Assim, como forma de promover justiça, peço aos ilustres Parlamentares que votem pela aprovação deste projeto de anistia.

Parece uma proposta honesta, razoável e cristalina. A manutenção dessas prisões só prejudica a imagem do governo – e a da própria Justiça do país. Além disso, a Anistia sinalizaria que existe real disposição para pacificar o país, que não se trata apenas de retórica vazia a camuflar um raivoso desejo de vingança.

Por tudo isso, o que me parece assustador no placar da Consulta Pública é a quantidade de gente que está votando contra a Anistia. Uma coisa é certa: metade está votando com compaixão, e outra metade com ódio.

Porque só o ódio explica que alguém se dê ao trabalho de votar para que brasileiros comuns continuem afastados de sua família e privados de liberdade, mais de um ano depois dos protestos.

A pergunta que fica é: qual é o sentimento que irá prevalecer no nosso país, o ódio ou a compaixão?

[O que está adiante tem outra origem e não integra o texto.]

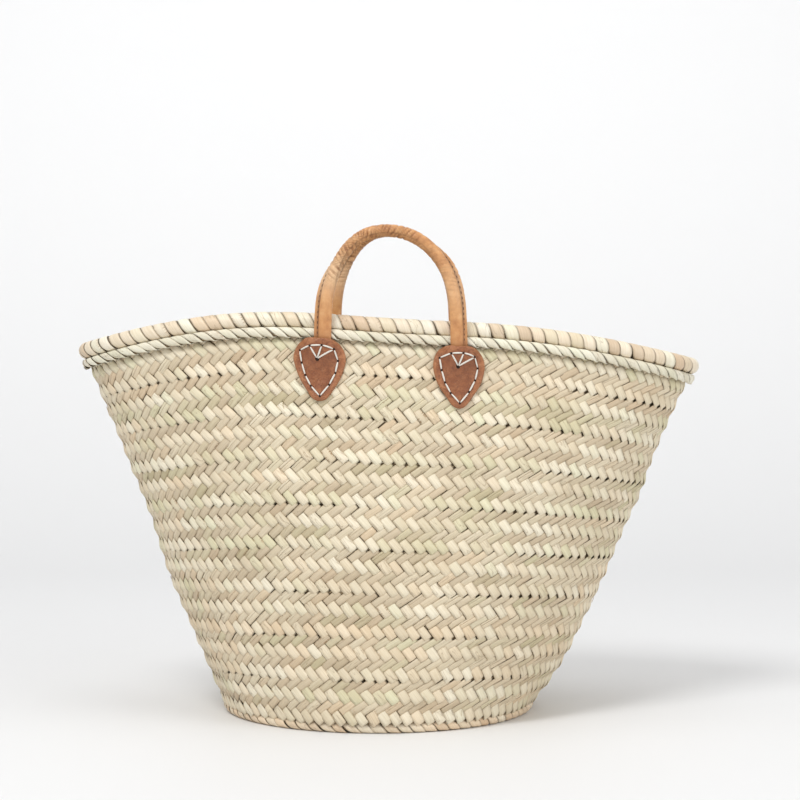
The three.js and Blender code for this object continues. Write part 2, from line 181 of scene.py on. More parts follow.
def at_x(x, height, out, side):
    """The same on the front wall (side -1) or the back wall (side 1), by x."""
    x, height = np.asarray(x, float), np.asarray(height, float)
    along = (x - centre_x(height)) / half_length(height)
    return on_wall(side * np.arccos(np.clip(along, -1, 1)), height, out)


def on_base(turn, radius, z):
    """Points on the round base, by angle, distance from its middle, and height."""
    x = centre_x(0) + radius * np.cos(turn)
    return np.stack([x, radius * np.sin(turn), np.broadcast_to(z, x.shape)], axis=-1)


def run_along(line):
    """How far along the line each of its points is."""
    return np.concatenate([[0], np.cumsum(np.linalg.norm(np.diff(line, axis=0), axis=1))])


class Girth:
    """Turns a distance round the wall at one height into an angle."""

    def __init__(self, height):
        self.turns = np.linspace(0, 2 * np.pi, 1441)
        run = run_along(wall_middle(self.turns, height))
        self.length = run[-1]
        self.shares = run / run[-1]

    def turn(self, share):
        whole = np.floor(share)
        return np.interp(share - whole, self.shares, self.turns) + 2 * np.pi * whole


def smooth(low, high, value):
    share = np.clip((np.asarray(value, float) - low) / (high - low), 0, 1)
    return share * share * (3 - 2 * share)


# ---------------- modelling helpers

def object_mode():
    bpy.ops.object.mode_set(mode="OBJECT")


def deselect():
    if bpy.context.object and bpy.context.object.mode != "OBJECT":
        object_mode()
    bpy.ops.object.select_all(action="DESELECT")


def new_circle(vertices, **place):
    deselect()
    bpy.ops.mesh.primitive_circle_add(vertices=vertices, radius=1, **place)
    return bpy.context.object


def edit_whole(piece):
    """Selects the whole piece in edit mode."""
    bpy.context.view_layer.objects.active = piece
    bpy.ops.object.mode_set(mode="EDIT")
    bpy.ops.mesh.select_all(action="SELECT")


def pick(piece, wanted):
    """Selects the piece's vertices for which wanted(co) is true, in edit mode."""
    bpy.ops.object.mode_set(mode="EDIT")
    bpy.ops.mesh.select_mode(type="VERT")
    bpy.ops.mesh.select_all(action="DESELECT")
    object_mode()
    for vertex in piece.data.vertices:
        vertex.select = bool(wanted(vertex.co))
    bpy.ops.object.mode_set(mode="EDIT")


def shift(piece, wanted, move):
    pick(piece, wanted)
    bpy.ops.transform.translate(value=move)
    object_mode()


def extrude(move):
    bpy.ops.mesh.extrude_region_move(TRANSFORM_OT_translate={"value": move})


def thicken(piece, thickness, offset):
    solid = piece.modifiers.new("thickness", "SOLIDIFY")
    solid.thickness = thickness
    solid.offset = offset
    bpy.context.view_layer.objects.active = piece
    bpy.ops.object.modifier_apply(modifier=solid.name)


def take_apart(piece):
    """The points and faces of a piece, which is then thrown away."""
    points = np.array([vertex.co for vertex in piece.data.vertices], float)
    faces = [list(face.vertices) for face in piece.data.polygons]
    bpy.data.objects.remove(piece)
    return points, faces


def leaf_pattern(long_cuts, cross_cuts, crown, tuck, thickness, spread=0.0):
    """A short length of leaf, 2 by 2 units: crowned across, and tucked down at both ends."""
    deselect()
    bpy.ops.mesh.primitive_grid_add(x_subdivisions=long_cuts, y_subdivisions=cross_cuts, size=2)
    leaf = bpy.context.object
    shift(leaf, lambda co: abs(co.y) > 0.9, (0, 0, -crown))
    shift(leaf, lambda co: abs(co.x) > 0.95, (0, 0, -tuck))
    shift(leaf, lambda co: 0.55 < abs(co.x) < 0.95, (0, 0, -tuck * 0.22))
    for end in (-1, 1):
        shift(leaf, lambda co: 0.55 < co.x * end < 0.95, (end * spread, 0, 0))
    thicken(leaf, thickness, -1)
    return take_apart(leaf)


def face_outwards(piece):
    deselect()
    piece.select_set(True)
    edit_whole(piece)
    bpy.ops.mesh.normals_make_consistent(inside=False)
    deselect()


def fit(piece, slot, *stands_for):
    """Puts a piece on the basket, in place of the plain piece if there is one."""
    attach(piece, "basket")
    if stands_for:
        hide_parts(*stands_for)


def add_object(name, data):
    made = bpy.data.objects.new(name, data)
    bpy.context.scene.collection.objects.link(made)
    return made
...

531.140 votos: o que leva tantas pessoas a votarem contra a Anistia? Por que tanta raiva e ressentimento no coração? Por que tanta maldade? As tragédias de Clezão e Geraldo não tocam essas pessoas? Será necessário que outros manifestantes morram na prisão, ou que inocentes continuem mofando à espera de julgamento?

Independente de quem a governe, uma sociedade movida pelo ódio é uma sociedade que já fracassou. Não tem como dar certo, em lugar nenhum do mundo. Já passou da hora de parar de dobrar a aposta e mudar de estratégia – nem que seja por esperteza política, porque parece evidente que a estratégia atual não está dando certo.